Au fil du tournage au milieu d'un loft tout blanc, inspiré par un documentaire d'Ava Duvernay, les deux réalisatrices ont accumulé 22 heures de matériel. Comme leur film ne pouvait durer que 52 minutes, elles ont dû faire des choix déchirants et ne garder que les propos les plus simples, et aussi les plus convenus. C'est ici que le livre entre en scène et prend son importance.

«Tout ce que nous n'avons pas pu mettre dans le film, je l'ai intégré dans le livre, avec toutes les nuances que cela comporte. Si on prend seulement la question des quotas, il y a plusieurs points de vue et des nuances à faire, notamment parce qu'imposer des quotas, ça ne règle pas tout, encore faut-il trouver la source du problème, qui est avant tout sociale et structurelle. Les quotas, c'est crucial, mais en fin de compte, tout est crucial si on veut que les choses changent.»
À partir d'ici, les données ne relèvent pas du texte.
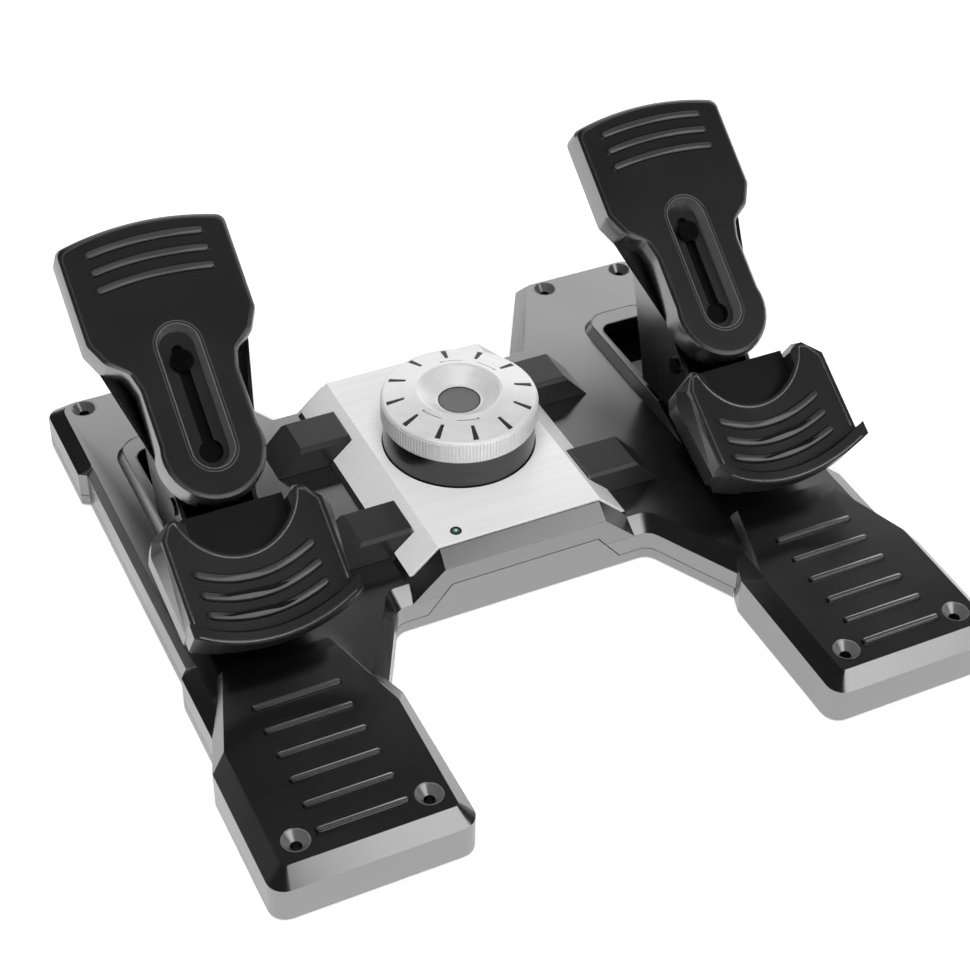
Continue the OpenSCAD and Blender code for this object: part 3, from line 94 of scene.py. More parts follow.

Tanya Lapointe espère faire évoluer les mentalités, mais par la douceur et l'empathie plutôt que par la confrontation. «Même si le film et le livre ne devaient changer la façon de voir les choses que d'une seule personne, ça vaudrait le coup, mais bon, on espère quand même qu'on a fait le film pour plus d'une seule personne», dit-elle en espérant que l'avenir lui donne raison.

Coproductrice de Dune

Comme l'avenir dure longtemps et que la vie continue, Tanya va devoir l'occuper autrement après la diffusion du documentaire qu'en descendant dans la rue pour manifester au nom de l'égalité des femmes.

C'est ainsi qu'elle quittera bientôt Montréal pour le plateau de Dune, le nouveau film de Denis Villeneuve. Elle y aura le titre de coproductrice. Ses fonctions consisteront à faire équipe avec le réalisateur et à lui faciliter la tâche pendant un extraordinaire périple qui s'échelonnera sur pratiquement deux ans.

Tanya se réjouit du fait que la productrice exécutive du film est Mary Parent, une femme influente de Hollywood. Sur ses photos, la productrice est aussi féminine et bien mise que Tanya Lapointe. Et si l'on se fie à sa feuille de route des plus impressionnantes, elle aussi doit avoir un lion en elle qui refuse de se taire. Un lion ou même deux.

50/50 - Réflexions et solutions pour atteindre l'égalité. Tanya Lapointe. Cardinal. 224 pages.